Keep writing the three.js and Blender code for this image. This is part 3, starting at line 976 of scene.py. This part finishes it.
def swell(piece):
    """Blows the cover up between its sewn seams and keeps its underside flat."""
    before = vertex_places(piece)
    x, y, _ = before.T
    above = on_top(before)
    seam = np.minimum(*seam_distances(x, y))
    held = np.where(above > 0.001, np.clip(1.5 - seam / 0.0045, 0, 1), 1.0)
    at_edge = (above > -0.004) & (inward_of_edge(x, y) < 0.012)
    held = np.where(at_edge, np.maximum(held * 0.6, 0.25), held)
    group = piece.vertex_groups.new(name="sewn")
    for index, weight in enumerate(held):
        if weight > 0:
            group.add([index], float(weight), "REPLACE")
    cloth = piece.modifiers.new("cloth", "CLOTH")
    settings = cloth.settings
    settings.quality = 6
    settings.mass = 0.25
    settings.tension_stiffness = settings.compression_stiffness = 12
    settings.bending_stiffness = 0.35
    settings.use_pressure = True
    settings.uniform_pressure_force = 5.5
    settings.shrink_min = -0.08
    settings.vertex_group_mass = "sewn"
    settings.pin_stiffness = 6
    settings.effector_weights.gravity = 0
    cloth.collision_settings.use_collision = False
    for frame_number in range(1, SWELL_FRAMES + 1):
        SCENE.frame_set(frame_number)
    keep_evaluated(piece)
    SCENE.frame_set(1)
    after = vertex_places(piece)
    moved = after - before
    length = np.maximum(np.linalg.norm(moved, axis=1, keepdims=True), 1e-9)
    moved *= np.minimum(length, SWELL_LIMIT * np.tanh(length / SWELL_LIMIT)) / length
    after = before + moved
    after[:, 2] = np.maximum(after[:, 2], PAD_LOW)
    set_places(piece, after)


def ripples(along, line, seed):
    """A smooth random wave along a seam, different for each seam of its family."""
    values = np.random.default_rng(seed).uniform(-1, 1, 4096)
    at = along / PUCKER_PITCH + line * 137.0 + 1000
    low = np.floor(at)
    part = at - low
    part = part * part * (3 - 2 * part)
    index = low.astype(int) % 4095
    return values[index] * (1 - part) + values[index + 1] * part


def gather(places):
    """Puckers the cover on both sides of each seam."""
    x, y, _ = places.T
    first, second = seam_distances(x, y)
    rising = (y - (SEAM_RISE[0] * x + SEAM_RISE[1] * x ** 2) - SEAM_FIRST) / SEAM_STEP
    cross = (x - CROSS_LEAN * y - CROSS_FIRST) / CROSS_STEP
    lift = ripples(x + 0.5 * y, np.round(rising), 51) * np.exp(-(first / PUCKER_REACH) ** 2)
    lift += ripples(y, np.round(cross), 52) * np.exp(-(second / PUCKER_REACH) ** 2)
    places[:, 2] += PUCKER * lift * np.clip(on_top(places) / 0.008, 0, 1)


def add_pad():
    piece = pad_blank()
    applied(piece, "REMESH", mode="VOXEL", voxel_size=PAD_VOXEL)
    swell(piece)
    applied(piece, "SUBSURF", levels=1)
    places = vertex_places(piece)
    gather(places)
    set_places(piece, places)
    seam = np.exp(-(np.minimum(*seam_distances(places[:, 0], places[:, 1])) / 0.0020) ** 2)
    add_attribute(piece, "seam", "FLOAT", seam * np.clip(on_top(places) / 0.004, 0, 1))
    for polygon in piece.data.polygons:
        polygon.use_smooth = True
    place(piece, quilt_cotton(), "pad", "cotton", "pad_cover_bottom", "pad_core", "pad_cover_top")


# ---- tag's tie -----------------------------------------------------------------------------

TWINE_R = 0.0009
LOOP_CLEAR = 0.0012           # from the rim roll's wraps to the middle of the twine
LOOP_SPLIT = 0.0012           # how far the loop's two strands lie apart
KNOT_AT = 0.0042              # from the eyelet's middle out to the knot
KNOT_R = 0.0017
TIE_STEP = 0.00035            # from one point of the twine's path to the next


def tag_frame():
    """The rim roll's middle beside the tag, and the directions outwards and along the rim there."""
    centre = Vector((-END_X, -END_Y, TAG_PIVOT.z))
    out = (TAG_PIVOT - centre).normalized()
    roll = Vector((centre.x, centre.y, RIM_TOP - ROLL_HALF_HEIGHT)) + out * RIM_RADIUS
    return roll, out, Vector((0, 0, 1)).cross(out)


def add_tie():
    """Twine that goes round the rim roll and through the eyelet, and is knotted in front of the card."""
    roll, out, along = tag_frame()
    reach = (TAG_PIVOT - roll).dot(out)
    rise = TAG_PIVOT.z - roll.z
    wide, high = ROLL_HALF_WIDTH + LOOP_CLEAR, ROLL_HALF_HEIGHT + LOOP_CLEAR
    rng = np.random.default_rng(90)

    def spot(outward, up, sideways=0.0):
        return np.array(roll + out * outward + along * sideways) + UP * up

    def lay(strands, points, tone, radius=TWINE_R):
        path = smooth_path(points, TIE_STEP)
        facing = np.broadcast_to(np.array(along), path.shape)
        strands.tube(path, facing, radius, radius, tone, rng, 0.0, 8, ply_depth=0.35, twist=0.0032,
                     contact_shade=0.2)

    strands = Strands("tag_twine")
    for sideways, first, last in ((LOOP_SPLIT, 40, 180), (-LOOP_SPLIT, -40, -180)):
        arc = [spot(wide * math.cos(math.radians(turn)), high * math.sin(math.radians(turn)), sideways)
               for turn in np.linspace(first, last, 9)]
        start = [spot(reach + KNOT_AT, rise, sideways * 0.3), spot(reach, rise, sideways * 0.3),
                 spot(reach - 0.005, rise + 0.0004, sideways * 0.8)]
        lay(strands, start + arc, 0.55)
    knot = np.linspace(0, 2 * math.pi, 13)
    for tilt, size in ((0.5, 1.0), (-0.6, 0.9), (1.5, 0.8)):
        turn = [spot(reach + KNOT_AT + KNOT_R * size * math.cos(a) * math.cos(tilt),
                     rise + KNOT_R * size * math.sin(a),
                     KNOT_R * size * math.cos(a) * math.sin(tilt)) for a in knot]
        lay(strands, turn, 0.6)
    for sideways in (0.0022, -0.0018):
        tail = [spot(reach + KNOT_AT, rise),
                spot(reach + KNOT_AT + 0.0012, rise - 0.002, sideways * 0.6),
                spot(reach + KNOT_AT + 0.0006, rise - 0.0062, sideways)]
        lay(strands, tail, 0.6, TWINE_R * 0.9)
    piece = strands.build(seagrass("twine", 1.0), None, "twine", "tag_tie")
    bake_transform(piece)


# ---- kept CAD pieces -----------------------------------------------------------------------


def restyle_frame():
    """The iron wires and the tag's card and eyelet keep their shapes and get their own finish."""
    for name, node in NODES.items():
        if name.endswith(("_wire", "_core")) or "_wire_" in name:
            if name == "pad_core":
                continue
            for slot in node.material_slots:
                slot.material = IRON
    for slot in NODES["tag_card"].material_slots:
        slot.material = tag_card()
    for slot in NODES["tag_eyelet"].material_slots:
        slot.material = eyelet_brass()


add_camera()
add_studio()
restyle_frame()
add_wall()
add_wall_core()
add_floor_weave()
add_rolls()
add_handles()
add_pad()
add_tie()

^^^^^^^^^^^^^^^^

What you have to do
Output the full listing without altering anything.

Task solution
Keep writing the three.js and Blender code for this image. This is part 3, starting at line 976 of scene.py. This part finishes it.
def swell(piece):
    """Blows the cover up between its sewn seams and keeps its underside flat."""
    before = vertex_places(piece)
    x, y, _ = before.T
    above = on_top(before)
    seam = np.minimum(*seam_distances(x, y))
    held = np.where(above > 0.001, np.clip(1.5 - seam / 0.0045, 0, 1), 1.0)
    at_edge = (above > -0.004) & (inward_of_edge(x, y) < 0.012)
    held = np.where(at_edge, np.maximum(held * 0.6, 0.25), held)
    group = piece.vertex_groups.new(name="sewn")
    for index, weight in enumerate(held):
        if weight > 0:
            group.add([index], float(weight), "REPLACE")
    cloth = piece.modifiers.new("cloth", "CLOTH")
    settings = cloth.settings
    settings.quality = 6
    settings.mass = 0.25
    settings.tension_stiffness = settings.compression_stiffness = 12
    settings.bending_stiffness = 0.35
    settings.use_pressure = True
    settings.uniform_pressure_force = 5.5
    settings.shrink_min = -0.08
    settings.vertex_group_mass = "sewn"
    settings.pin_stiffness = 6
    settings.effector_weights.gravity = 0
    cloth.collision_settings.use_collision = False
    for frame_number in range(1, SWELL_FRAMES + 1):
        SCENE.frame_set(frame_number)
    keep_evaluated(piece)
    SCENE.frame_set(1)
    after = vertex_places(piece)
    moved = after - before
    length = np.maximum(np.linalg.norm(moved, axis=1, keepdims=True), 1e-9)
    moved *= np.minimum(length, SWELL_LIMIT * np.tanh(length / SWELL_LIMIT)) / length
    after = before + moved
    after[:, 2] = np.maximum(after[:, 2], PAD_LOW)
    set_places(piece, after)


def ripples(along, line, seed):
    """A smooth random wave along a seam, different for each seam of its family."""
    values = np.random.default_rng(seed).uniform(-1, 1, 4096)
    at = along / PUCKER_PITCH + line * 137.0 + 1000
    low = np.floor(at)
    part = at - low
    part = part * part * (3 - 2 * part)
    index = low.astype(int) % 4095
    return values[index] * (1 - part) + values[index + 1] * part


def gather(places):
    """Puckers the cover on both sides of each seam."""
    x, y, _ = places.T
    first, second = seam_distances(x, y)
    rising = (y - (SEAM_RISE[0] * x + SEAM_RISE[1] * x ** 2) - SEAM_FIRST) / SEAM_STEP
    cross = (x - CROSS_LEAN * y - CROSS_FIRST) / CROSS_STEP
    lift = ripples(x + 0.5 * y, np.round(rising), 51) * np.exp(-(first / PUCKER_REACH) ** 2)
    lift += ripples(y, np.round(cross), 52) * np.exp(-(second / PUCKER_REACH) ** 2)
    places[:, 2] += PUCKER * lift * np.clip(on_top(places) / 0.008, 0, 1)


def add_pad():
    piece = pad_blank()
    applied(piece, "REMESH", mode="VOXEL", voxel_size=PAD_VOXEL)
    swell(piece)
    applied(piece, "SUBSURF", levels=1)
    places = vertex_places(piece)
    gather(places)
    set_places(piece, places)
    seam = np.exp(-(np.minimum(*seam_distances(places[:, 0], places[:, 1])) / 0.0020) ** 2)
    add_attribute(piece, "seam", "FLOAT", seam * np.clip(on_top(places) / 0.004, 0, 1))
    for polygon in piece.data.polygons:
        polygon.use_smooth = True
    place(piece, quilt_cotton(), "pad", "cotton", "pad_cover_bottom", "pad_core", "pad_cover_top")


# ---- tag's tie -----------------------------------------------------------------------------

TWINE_R = 0.0009
LOOP_CLEAR = 0.0012           # from the rim roll's wraps to the middle of the twine
LOOP_SPLIT = 0.0012           # how far the loop's two strands lie apart
KNOT_AT = 0.0042              # from the eyelet's middle out to the knot
KNOT_R = 0.0017
TIE_STEP = 0.00035            # from one point of the twine's path to the next


def tag_frame():
    """The rim roll's middle beside the tag, and the directions outwards and along the rim there."""
    centre = Vector((-END_X, -END_Y, TAG_PIVOT.z))
    out = (TAG_PIVOT - centre).normalized()
    roll = Vector((centre.x, centre.y, RIM_TOP - ROLL_HALF_HEIGHT)) + out * RIM_RADIUS
    return roll, out, Vector((0, 0, 1)).cross(out)


def add_tie():
    """Twine that goes round the rim roll and through the eyelet, and is knotted in front of the card."""
    roll, out, along = tag_frame()
    reach = (TAG_PIVOT - roll).dot(out)
    rise = TAG_PIVOT.z - roll.z
    wide, high = ROLL_HALF_WIDTH + LOOP_CLEAR, ROLL_HALF_HEIGHT + LOOP_CLEAR
    rng = np.random.default_rng(90)

    def spot(outward, up, sideways=0.0):
        return np.array(roll + out * outward + along * sideways) + UP * up

    def lay(strands, points, tone, radius=TWINE_R):
        path = smooth_path(points, TIE_STEP)
        facing = np.broadcast_to(np.array(along), path.shape)
        strands.tube(path, facing, radius, radius, tone, rng, 0.0, 8, ply_depth=0.35, twist=0.0032,
                     contact_shade=0.2)

    strands = Strands("tag_twine")
    for sideways, first, last in ((LOOP_SPLIT, 40, 180), (-LOOP_SPLIT, -40, -180)):
        arc = [spot(wide * math.cos(math.radians(turn)), high * math.sin(math.radians(turn)), sideways)
               for turn in np.linspace(first, last, 9)]
        start = [spot(reach + KNOT_AT, rise, sideways * 0.3), spot(reach, rise, sideways * 0.3),
                 spot(reach - 0.005, rise + 0.0004, sideways * 0.8)]
        lay(strands, start + arc, 0.55)
    knot = np.linspace(0, 2 * math.pi, 13)
    for tilt, size in ((0.5, 1.0), (-0.6, 0.9), (1.5, 0.8)):
        turn = [spot(reach + KNOT_AT + KNOT_R * size * math.cos(a) * math.cos(tilt),
                     rise + KNOT_R * size * math.sin(a),
                     KNOT_R * size * math.cos(a) * math.sin(tilt)) for a in knot]
        lay(strands, turn, 0.6)
    for sideways in (0.0022, -0.0018):
        tail = [spot(reach + KNOT_AT, rise),
                spot(reach + KNOT_AT + 0.0012, rise - 0.002, sideways * 0.6),
                spot(reach + KNOT_AT + 0.0006, rise - 0.0062, sideways)]
        lay(strands, tail, 0.6, TWINE_R * 0.9)
    piece = strands.build(seagrass("twine", 1.0), None, "twine", "tag_tie")
    bake_transform(piece)


# ---- kept CAD pieces -----------------------------------------------------------------------


def restyle_frame():
    """The iron wires and the tag's card and eyelet keep their shapes and get their own finish."""
    for name, node in NODES.items():
        if name.endswith(("_wire", "_core")) or "_wire_" in name:
            if name == "pad_core":
                continue
            for slot in node.material_slots:
                slot.material = IRON
    for slot in NODES["tag_card"].material_slots:
        slot.material = tag_card()
    for slot in NODES["tag_eyelet"].material_slots:
        slot.material = eyelet_brass()


add_camera()
add_studio()
restyle_frame()
add_wall()
add_wall_core()
add_floor_weave()
add_rolls()
add_handles()
add_pad()
add_tie()